In 2021, the Maryland Department of Public Safety and Correctional Services and the Parole Commission adopted a regulation that would quiet the voices of victims. The regulation in question states that after an initial parole hearing, the circumstances of the crime have a “diminished significance” on the parole commissioners’ decisions for parole. In other words, the seriousness and even brutality of the crime would be considered less, and the record of the offender in prison and rehabilitation would count more. For example, the offender could have tortured their victim, and there may have been multiple victims, but those facts would be of lesser importance. MCVRC worked swiftly to file an official complaint in April 2022.

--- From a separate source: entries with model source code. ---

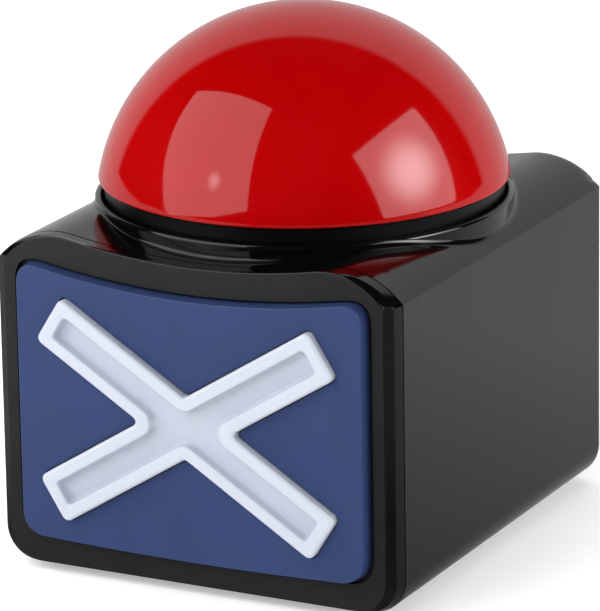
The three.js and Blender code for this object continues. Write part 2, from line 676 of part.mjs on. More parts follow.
place('upper_housing', upperHousing(), '#1b1b1d', 0.25);
place('front_bezel', frontBezel(), '#2b2c2e', 0.45);
place('front_panel', frontPanel(), '#37446f', 0.4);
place('cross_emblem', crossEmblem(), '#e6e9f2', 0.35);
placeEach('bezel_screw', bezelScrewPlaces().map(bezelScrew), ...STEEL);

place('dome_cap', domeCap(), '#c00712', 0.08);
place('dome_carrier', domeCarrier(), '#151515', 0.5);
placeEach('leg_screw', atLegs(legScrew), ...STEEL);
placeEach('return_spring', atLegs(returnSpring), ...SPRING_STEEL);
place('button_deck', buttonDeck(), '#202022', 0.6);
placeEach('deck_screw', atLugs(deckScrew), ...STEEL);
place('dome_led_board', ledBoard(), ...BOARD_GREEN);
placeEach('dome_led', LED_ANGLES.map(domeLed), '#e9e4e0', 0.15);
place('press_switch_body', pressSwitchBody(), '#101010', 0.5);
place('press_switch_plunger', pressSwitchPlunger(), '#d9d9d6', 0.45);

place('main_board', mainBoard(), ...BOARD_GREEN);
placeEach('board_screw', boardScrewPlaces().map(boardScrew), ...STEEL);
place('sound_chip', soundChip(), '#121214', 0.5);
place('capacitor', capacitor(), '#20263f', 0.35);
place('deck_lead', deckLead(), '#b3161b', 0.5);
place('speaker_lead', speakerLead(), '#161616', 0.5);
place('battery_lead', batteryLead(), '#b3161b', 0.5);

place('speaker_basket', speakerBasket(), '#8f9295', 0.4, 1);
place('speaker_magnet', speakerMagnet(), '#3b3c3f', 0.5, 1);
place('speaker_cone', speakerCone(), '#1c1b1a', 0.9);

place('base_plate', basePlate(), '#1d1d1f', 0.45);
place('battery_door', batteryDoor(), '#1d1d1f', 0.45);
place('door_screw', doorScrew(), ...STEEL);
[-1, 0, 1].forEach((row) => {
  const y = BATTERY_MIDDLE_Y + row * BATTERY_PITCH;
  const side = row === 0 ? -1 : 1;
  place(`battery_${row + 2}`, battery(y, side), '#2f3134', 0.3, 1);
  place(`battery_spring_${row + 2}`, batterySpring(y, side), ...SPRING_STEEL);
  place(`battery_contact_${row + 2}`, batteryContact(y, side), ...STEEL);
});
place('power_switch_body', powerSwitchBody(), '#8a8d90', 0.4, 1);
place('power_switch_knob', powerSwitchKnob(), '#0f0f10', 0.5);
placeEach('foot', atFeet(rubberFoot), '#101010', 0.9);
placeEach('base_screw', atPillars(baseScrew), ...STEEL);

export default buzzer;
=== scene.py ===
import math

import bmesh
import bpy
import numpy as np
from mathutils import Matrix, Vector


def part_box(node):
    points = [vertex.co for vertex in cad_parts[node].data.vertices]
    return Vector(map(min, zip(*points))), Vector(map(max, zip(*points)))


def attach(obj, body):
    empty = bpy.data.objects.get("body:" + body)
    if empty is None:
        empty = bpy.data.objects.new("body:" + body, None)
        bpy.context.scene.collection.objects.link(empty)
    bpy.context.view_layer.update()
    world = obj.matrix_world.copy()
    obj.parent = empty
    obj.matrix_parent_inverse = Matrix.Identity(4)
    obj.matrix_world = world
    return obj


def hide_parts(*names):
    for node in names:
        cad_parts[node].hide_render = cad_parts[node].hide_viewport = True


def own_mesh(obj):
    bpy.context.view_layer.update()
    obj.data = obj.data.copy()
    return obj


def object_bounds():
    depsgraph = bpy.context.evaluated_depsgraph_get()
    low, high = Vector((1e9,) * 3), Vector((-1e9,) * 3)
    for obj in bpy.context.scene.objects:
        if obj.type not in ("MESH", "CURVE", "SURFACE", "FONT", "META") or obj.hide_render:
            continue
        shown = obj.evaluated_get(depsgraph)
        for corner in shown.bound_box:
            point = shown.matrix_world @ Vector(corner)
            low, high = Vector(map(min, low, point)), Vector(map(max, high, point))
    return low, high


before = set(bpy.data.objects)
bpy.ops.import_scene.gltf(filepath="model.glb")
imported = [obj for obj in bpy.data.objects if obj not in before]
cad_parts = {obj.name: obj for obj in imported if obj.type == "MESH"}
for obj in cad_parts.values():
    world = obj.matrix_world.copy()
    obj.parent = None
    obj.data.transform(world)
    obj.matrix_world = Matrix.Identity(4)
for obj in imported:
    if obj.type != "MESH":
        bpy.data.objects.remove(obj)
cad_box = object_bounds()

# ---------------------------------------------------------------- sizes, in millimetres
# Local millimetres: X across, Y from the dome's axis towards the rear, Z up from the underside of the case.

MM = 0.001
dome_low, dome_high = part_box("dome_cap")
case_low, case_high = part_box("upper_housing")
bezel_low, bezel_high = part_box("front_bezel")
panel_low, panel_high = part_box("front_panel")
emblem_low, emblem_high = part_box("cross_emblem")
AXIS_Y = (dome_low[1] + dome_high[1]) / 2
FLOOR_Z = case_low[2]


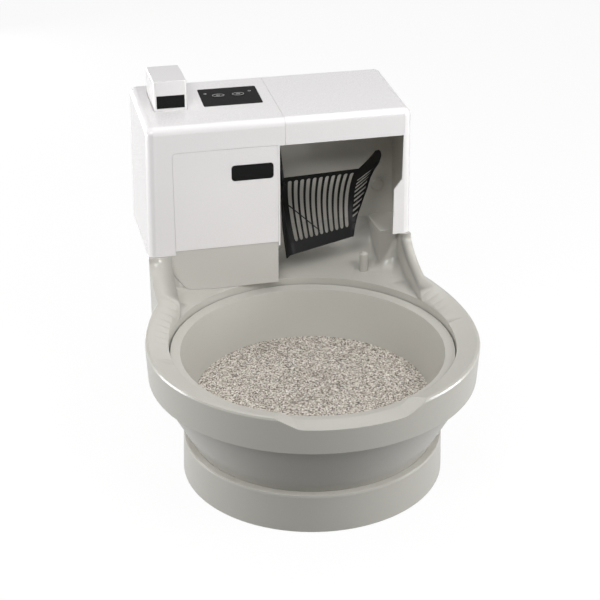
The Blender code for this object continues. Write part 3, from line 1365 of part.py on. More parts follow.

Although state agencies have authority that allows them to declare their own rules and regulations, the regulations created must remain consistent and not conflict with any existing statutes. The existing statute under § 7-305 states the commission must consider eleven (11) factors to make decisions of each individual case for parole. Three of these factors pertain to victim impact including: 1. an updated victim impact statement or recommendation, 2. any information that is presented to a commissioner at a meeting with the victim, and 3. any testimony presented to the Commission by the victim or victims’ designated representative. These, along with the other 8 factors are weighed against each other to provide a holistic approach to the parole decision. MCVRC argued that the Parole Commission was not free to “de-emphasize” any of the eleven factors. Such a change was the sole responsibility of the legislature, and Judge Monise Brown agreed.

Since the regulation in question contradicts the existing statute, the Judge Brown deemed it was “outside of the scope of the Parole Commission’s delegated legislative power and therefore is not a valid exercise of the Parole Commission’s rulemaking authority”. The findings of this case were released in the attached Opinion and Order of the Court. Kurt Wolfgang, Executive Director of MCVRC states “This decision invalidates the Parole Commission regulation that de-emphasized the circumstances of the original crime in determining parole release after the first parole hearing. We do not know yet whether the Attorney General’s office will appeal this to the Appellate Court, but for the present, Judge Brown’s decision is law. We are very pleased to have struck another blow in favor of crime victims. This is our forty-first year of doing so, and this case ranks among our many great accomplishments for the rights of crime victims.”